E ancora: Trump che, prima di essere eletto, abitualmente chiama le mogli degli amici, le mette in viva voce, e poi fa entrare il marito al quale suggerisce di «far arrivare delle ragazze da Los Angeles» (nella speranza che il malcapitato dica qualcosa di compromettente per poi convincere la moglie ad avere una relazione con lui). Trump, ormai presidente, sull’Air Force One che ripete di essere «circondato da idioti», ripagato della stessa moneta dai presunti idioti appena il presidente non può sentirli. Era stato già anticipato il giudizio lapidario dell’ex consigliere Steve Bannon sul suo boss e sulle scelte fatte durante la campagna elettorale, prossime al tradimento secondo lui, di parlare con i russi delle mail di Hillary Clinton (peraltro Trump a un comizio aveva espressamente chiesto ai russi di hackerare quelle mail, una delle tante confessioni rese – come quella sulle molestie – delle quali però nessuno gli ha presentato il conto, politico o giudiziario). Bannon dice anche che Trump finirà nei guai per riciclaggio.
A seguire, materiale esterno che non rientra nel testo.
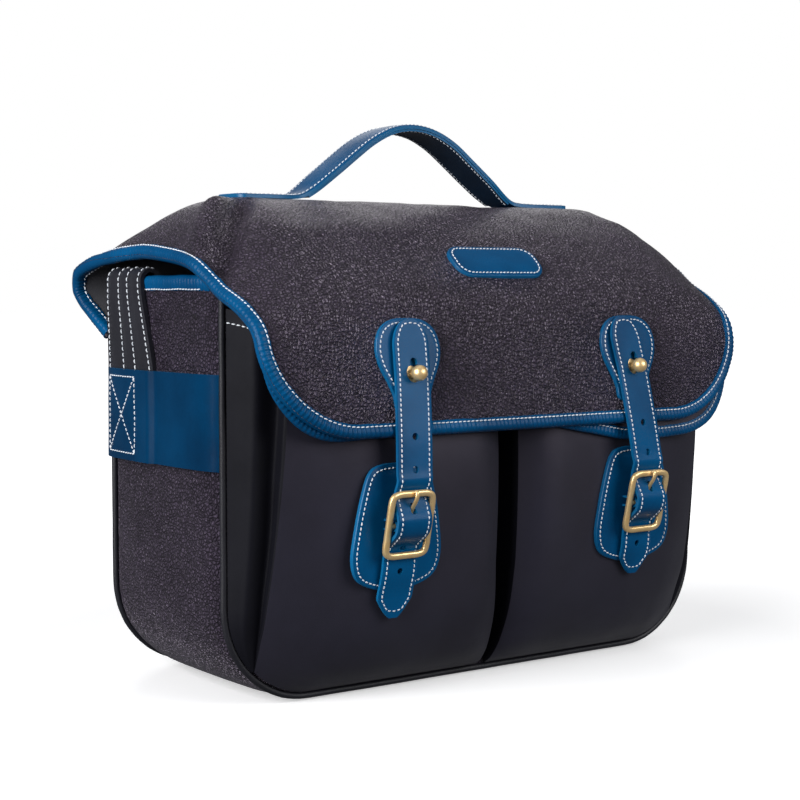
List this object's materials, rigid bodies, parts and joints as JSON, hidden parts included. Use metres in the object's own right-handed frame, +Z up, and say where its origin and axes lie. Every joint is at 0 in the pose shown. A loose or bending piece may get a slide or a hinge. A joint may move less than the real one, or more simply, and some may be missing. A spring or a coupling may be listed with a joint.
{
  "type": "leather satchel",
  "caption": "Flap satchel with bellows pockets, bound edges, top handle and strap-and-buckle closures on ball studs.",
  "frame": {"origin": "middle of the base, on the surface the bag stands on", "axes": "+X to the right seen from the front, -Y is the front with the buckles, +Z up"},
  "size_m": [0.3924, 0.2213, 0.3536],
  "materials": {
    "charcoal_leather": "pebbled, satin",
    "black_leather": "smooth, low sheen",
    "blue_leather": "fine grain, satin, painted edges",
    "dark_blue_lining": "matt",
    "lining_fabric": "matt twill",
    "black_strap": "satin, stitched in rows",
    "brass": "satin brass"
  },
  "bodies": {
    "bag": {"gusset": "charcoal_leather", "front_panel": "charcoal_leather", "back_panel": "charcoal_leather", "front_piping": "black_leather", "back_piping": "black_leather", "lining": "lining_fabric", "flap_yoke": "charcoal_leather", "shoulder_strap": "black_strap", "gusset_binding_left": "blue_leather", "side_band_left": "blue_leather", "pocket_panel_left": "black_leather", "pocket_bellows_left": "black_leather", "buckle_patch_left": "blue_leather", "buckle_loop_left": "blue_leather", "strap_tail_left": "blue_leather", "gusset_binding_right": "blue_leather", "side_band_right": "blue_leather", "pocket_panel_right": "black_leather", "pocket_bellows_right": "black_leather", "buckle_patch_right": "blue_leather", "buckle_loop_right": "blue_leather", "strap_tail_right": "blue_leather"},
    "flap": {"flap_outer": "charcoal_leather", "flap_lining": "lining_fabric", "flap_binding": "blue_leather", "name_patch": "blue_leather", "stud_screws": "brass", "stud_patch_left": "blue_leather", "stud_patch_right": "blue_leather", "stud_left": "brass", "stud_right": "brass", "handle_tab_left": "blue_leather", "handle_tab_right": "blue_leather"},
    "handle": {"handle_strap": "blue_leather", "handle_lining": "dark_blue_lining"},
    "pocket_flap": {"pocket_flap": "black_leather", "pocket_flap_binding": "blue_leather"},
    "strap_left": {"closure_strap_left": "blue_leather"},
    "buckle_left": {"buckle_frame_left": "brass"},
    "prong_left": {"prong_left": "brass"},
    "strap_right": {"closure_strap_right": "blue_leather"},
    "buckle_right": {"buckle_frame_right": "brass"},
    "prong_right": {"prong_right": "brass"}
  },
  "joints": [
    {"name": "flap_hinge", "type": "hinge", "parent": "bag", "child": "flap", "pos_m": [0, 0.088, 0.261], "axis": [-1, 0, 0], "range_deg": [0, 180]},
    {"name": "handle_tilt", "type": "hinge", "parent": "flap", "child": "handle", "pos_m": [0, 0.014, 0.303], "axis": [1, 0, 0], "range_deg": [-60, 60], "stiffness_Nm_per_rad": 0.12},
    {"name": "pocket_flap_hinge", "type": "hinge", "parent": "bag", "child": "pocket_flap", "pos_m": [0, -0.0715, 0.2475], "axis": [-1, 0, 0], "range_deg": [0, 81]},
    {"name": "strap_left_release", "type": "hinge", "parent": "bag", "child": "strap_left", "pos_m": [-0.095, -0.1265, 0.1352], "axis": [1, 0, 0], "range_deg": [0, 95], "stiffness_Nm_per_rad": 0.01, "deforming": ["closure_strap_left", "strap_tail_left"]},
    {"name": "buckle_left_tilt", "type": "hinge", "parent": "bag", "child": "buckle_left", "pos_m": [-0.095, -0.1235, 0.1085], "axis": [1, 0, 0], "range_deg": [-8, 8], "stiffness_Nm_per_rad": 0.01},
    {"name": "prong_left_swing", "type": "hinge", "parent": "buckle_left", "child": "prong_left", "pos_m": [-0.095, -0.1235, 0.1085], "axis": [1, 0, 0], "range_deg": [0, 100]},
    {"name": "strap_right_release", "type": "hinge", "parent": "bag", "child": "strap_right", "pos_m": [0.095, -0.1265, 0.1352], "axis": [1, 0, 0], "range_deg": [0, 95], "stiffness_Nm_per_rad": 0.01, "deforming": ["closure_strap_right", "strap_tail_right"]},
    {"name": "buckle_right_tilt", "type": "hinge", "parent": "bag", "child": "buckle_right", "pos_m": [0.095, -0.1235, 0.1085], "axis": [1, 0, 0], "range_deg": [-8, 8], "stiffness_Nm_per_rad": 0.01},
    {"name": "prong_right_swing", "type": "hinge", "parent": "buckle_right", "child": "prong_right", "pos_m": [0.095, -0.1235, 0.1085], "axis": [1, 0, 0], "range_deg": [0, 100]}
  ],
  "couplings": [
    {"joint": "pocket_flap_hinge", "follows": "flap_hinge", "ratio": 0.45}
  ]
}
Si sapeva già che il segretario di Stato Rex Tillerson avrebbe definito il presidente «un maledetto coglione» ma certo dal libro di Wolff traspare l’atmosfera di totale sbando in una Casa Bianca squassata da lotte intestine. E perfino i sostenitori di Trump come l’inventore di Fox News Roger Ailes, morto a maggio dopo essere stato cacciato per molestie, dicono cose come «gli uomini che chiedono più lealtà si rivelano essere le teste di cazzo meno leali di tutti» (tutti sanno che per Trump la cosa più importante è la lealtà dei collaboratori: uno dei motivi per i quali si sarebbe circondato di generali è che sa che come comandante in capo delle forze armate esercita su di loro un’autorità ben precisa, codificata, che va oltre la semplice lealtà politica e/o personale). Sul licenziamento del direttore dell’Fbi, James Comey, che indagava su di lui, Wolff scrive un’altra cosa devastante – che «il contrasto tra Trump e Comey è quello tra Trump e il buon governo». Con i fedelissimi di Trump incapaci, a porte chiuse, dopo avergli dato ragione davanti alle telecamere, di difendere la sua scelta. Quest’ultimo è il dato costante di una presidenza che, se fosse vera anche soltanto la metà di quello che scrive Wolff, va ben oltre la strategia di Lincoln del «team di rivali», ministri e consiglieri in contrasto, manovrati dal presidente per i suoi fini politici e strategici. No, quella di Trump, descritta da Wolff, è una non-strategia: tutti si odiano tra loro e odiano il loro capo, che in cambio li disprezza (e li insulta: il viceministro della Giustizia cacciato per renitenza a mettere in atto il piano di immigrazione anti musulmani, Sally Yates, sarebbe stata definita da Trump «una troia»).